At goplasticpallets.com, we have been champions for sustainability across the logistics sector for many years – recycling over 1250 tonnes of plastic ourselves. Whilst I believe the EPR scheme is a positive step towards achieving long-term recycling goals, I find this latest postponement incredibly frustrating.
Under the initiative, as it currently stands, we would have to declare data to the government every six months, however, as our “packaging” is classed as “tertiary” and “non-household”, we wouldn’t be subjected to fees.

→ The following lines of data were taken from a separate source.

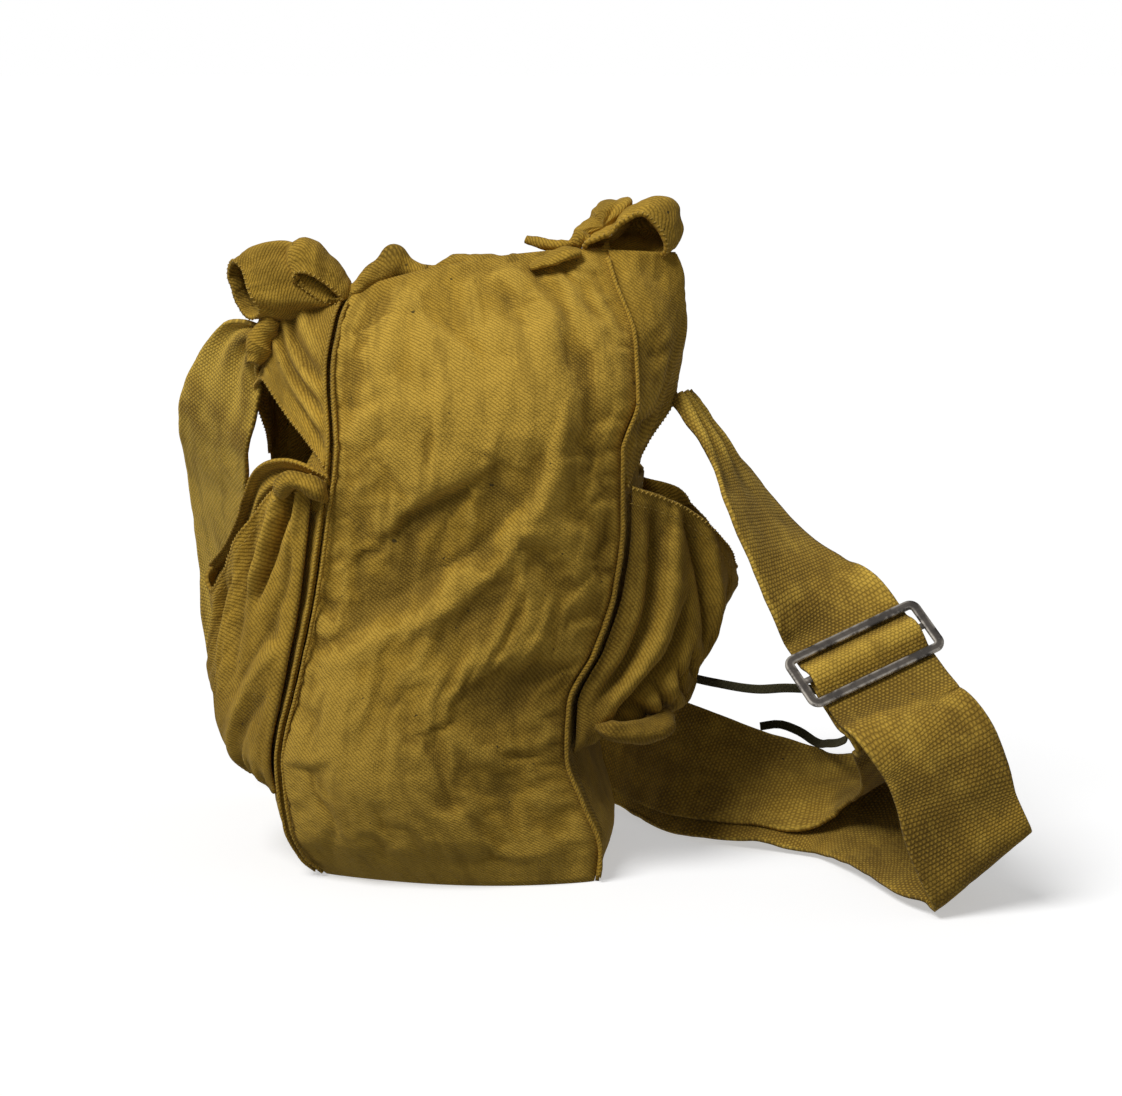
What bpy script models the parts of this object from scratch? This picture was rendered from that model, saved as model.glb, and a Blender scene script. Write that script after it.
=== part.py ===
"""Canvas satchel: a stuffed shoulder bag of heavy twill that stands on its base.

Units are metres, +X to the wearer's right as seen from the front, +Y away from
the front, +Z up. The origin is the middle of the flat base, on the floor.
"""

import math

import bmesh
import bpy
import numpy as np

# Driving sizes of the bag body
BAG_HEIGHT = 0.250
BAG_WIDTH = 0.120
BAG_DEPTH = 0.090
FRONT_BULGE = 0.020
BACK_BULGE = 0.011
SIDE_BELLY = 0.005
LEFT_EAR_REACH = 0.017
RIGHT_EAR_REACH = 0.027
CLOTH = 0.0016
GAP = 0.0005
WELT_RADIUS = 0.0016

# Driving sizes of the pockets on the two sides
LEFT_POCKET_BULGE = 0.022
RIGHT_POCKET_BULGE = 0.042

# Driving sizes of the rolled mouth, the bows and the loose ends
ROLL_RADIUS = 0.0055
ROLL_TUCK = 0.90
KNOT_RADIUS = 0.0052
LEFT_BOW_LENGTH = 0.034
RIGHT_BOW_LENGTH = 0.028
TAIL_RADIUS = 0.0026
UPPER_TAIL_SQUASH = 0.8
LOWER_TAIL_SQUASH = 0.7

# Driving sizes of the strap, its slide buckle and the tie tape
WEBBING_WIDTH = 0.050
WEBBING = 0.0018
BUCKLE_PLAY = 0.0014
BUCKLE_HEIGHT = 0.027
BUCKLE_BAR = 0.0048
BUCKLE_PLATE = 0.0018
CENTRE_BAR = 0.0030
BUCKLE_CORNER = 0.0008
RETURN_LIFT = 0.0040
RETURN_SHIFT = 0.0070
STRAP_REACH = 0.113
TAPE_WIDTH = 0.004

# Seams as seen from above: share of the seam's own height, then x as a share
# of BAG_WIDTH and y as a share of BAG_DEPTH
FRONT_LEFT_SEAM = (
    (0.000, -0.483, -0.278),
    (0.037, -0.555, -0.320),
    (0.095, -0.600, -0.367),
    (0.207, -0.625, -0.378),
    (0.351, -0.567, -0.367),
    (0.488, -0.508, -0.344),
    (0.624, -0.467, -0.344),
    (0.760, -0.437, -0.333),
    (0.868, -0.450, -0.244),
    (0.955, -0.425, -0.133),
    (1.000, -0.392, -0.056),
)
FRONT_RIGHT_SEAM = (
    (0.000, 0.450, -0.400),
    (0.050, 0.460, -0.400),
    (0.127, 0.400, -0.400),
    (0.208, 0.342, -0.400),
    (0.288, 0.350, -0.389),
    (0.377, 0.442, -0.367),
    (0.473, 0.508, -0.356),
    (0.577, 0.533, -0.356),
    (0.690, 0.533, -0.356),
    (0.770, 0.583, -0.311),
    (0.860, 0.575, -0.222),
    (0.950, 0.508, -0.089),
    (1.000, 0.475, 0.000),
)
BACK_LEFT_SEAM = (
    (0.000, -0.550, 0.467),
    (0.055, -0.600, 0.511),
    (0.210, -0.667, 0.533),
    (0.420, -0.667, 0.533),
    (0.625, -0.683, 0.533),
    (0.770, -0.692, 0.511),
    (0.900, -0.617, 0.400),
    (1.000, -0.433, 0.178),
)
BACK_RIGHT_SEAM = (
    (0.000, 0.483, 0.489),
    (0.050, 0.500, 0.522),
    (0.210, 0.433, 0.533),
    (0.380, 0.500, 0.533),
    (0.590, 0.583, 0.522),
    (0.780, 0.633, 0.489),
    (0.910, 0.600, 0.378),
    (1.000, 0.517, 0.200),
)

SEAMS = {
    "front_left": FRONT_LEFT_SEAM,
    "front_right": FRONT_RIGHT_SEAM,
    "back_left": BACK_LEFT_SEAM,
    "back_right": BACK_RIGHT_SEAM,
}
# How high each seam ends, as a share of BAG_HEIGHT
SEAM_TOPS = {
    "front_left": 0.968,
    "front_right": 1.040,
    "back_left": 0.960,
    "back_right": 1.024,
}
# How high the gussets end and where the welts start and end, as shares of the seam
LEFT_GUSSET_TOP = 0.68
RIGHT_GUSSET_TOP = 0.64
WELT_BOTTOM = 0.02
FRONT_WELT_TOP = 0.985
BACK_LEFT_WELT_TOP = 0.74
BACK_RIGHT_WELT_TOP = 0.70

# Front of the bag: share of height, bulge as a share of FRONT_BULGE, lean of
# the bulge upwards in degrees, place of its crest across the panel
FRONT_SECTIONS = (
    (0.00, 0.58, 0.0, 0.52),
    (0.03, 0.72, 0.0, 0.48),
    (0.08, 0.90, 0.0, 0.44),
    (0.18, 1.00, 0.0, 0.42),
    (0.30, 0.90, 0.0, 0.46),
    (0.45, 0.80, 0.0, 0.52),
    (0.60, 0.85, 0.0, 0.55),
    (0.77, 0.85, 8.0, 0.50),
    (0.86, 0.70, 20.0, 0.48),
    (0.95, 0.42, 42.0, 0.45),
    (1.00, 0.26, 62.0, 0.45),
)
BACK_SECTIONS = (
    (0.00, 0.20, 0.0, 0.50),
    (0.10, 0.70, 0.0, 0.50),
    (0.30, 1.00, 0.0, 0.50),
    (0.70, 0.90, 0.0, 0.50),
    (0.90, 0.60, 25.0, 0.50),
    (1.00, 0.35, 55.0, 0.45),
)

# Faces of the main panel: sections, how far it swells, and which way
PANEL_FACES = {
    "front": (FRONT_SECTIONS, FRONT_BULGE, -1.0),
    "back": (BACK_SECTIONS, BACK_BULGE, 1.0),
}

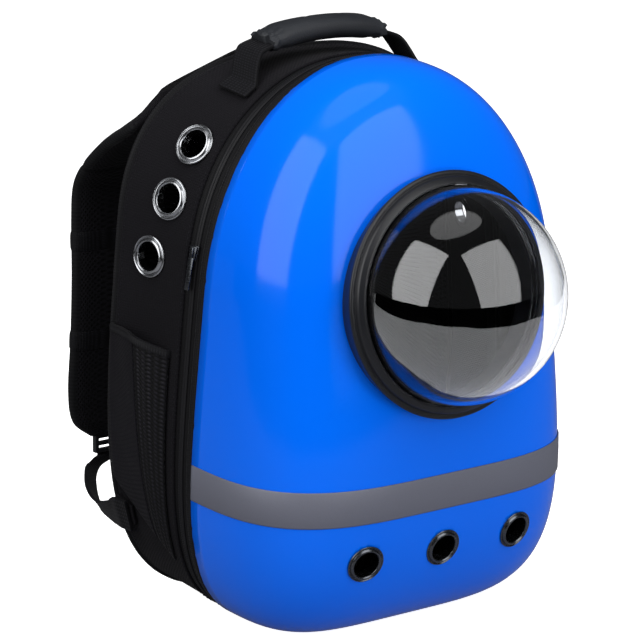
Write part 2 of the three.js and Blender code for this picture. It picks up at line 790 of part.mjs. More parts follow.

Despite not facing charges, I am still irritated, as this delay only serves as a reminder of the inconsistencies and indecision surrounding the launch of the Plastic Packaging Tax in April 2022. Questions on what qualified as packaging and which products were subject to the tax were met with vague and case-by-case answers, leaving many businesses, including ours, grappling with uncertainty. Finally, we were informed that our plastic pallets and pallet boxes containing less than 30% recycled plastic were subjected to PPT, despite them being a sustainable alternative to wooden pallets and remaining in the supply chain for many years. In the first year (2022/23) we paid over £180,000 in PPT.
In addition, this delay to EPR comes just weeks after it was announced that a new deposit return scheme for single-use drinks containers in Scotland was postponed again. Originally meant to go live this summer, this new initiative was initially pushed back to March 2024, before later being delayed further until October 2025. Reporting on the news, the BBC said, “the latest stumbling block has been a row between Holyrood and Westminster which wants glass excluded so that a consistent UK-wide approach can be taken”. This highlights indecisiveness at government-level.
Moving forward, it is crucial for the government to use the additional 12-months before EPR is rolled-out wisely – and to learn from the mistakes of the PPT and deposit return scheme launch. They must work closely with industry stakeholders to ensure the EPR scheme is well-designed, effectively executed and clearly communicated.
In the meantime, we must not compromise on our commitment to building a circular economy and eliminating avoidable waste. Whilst supporting households during periods of high inflation is important, sustainability cannot take a backseat.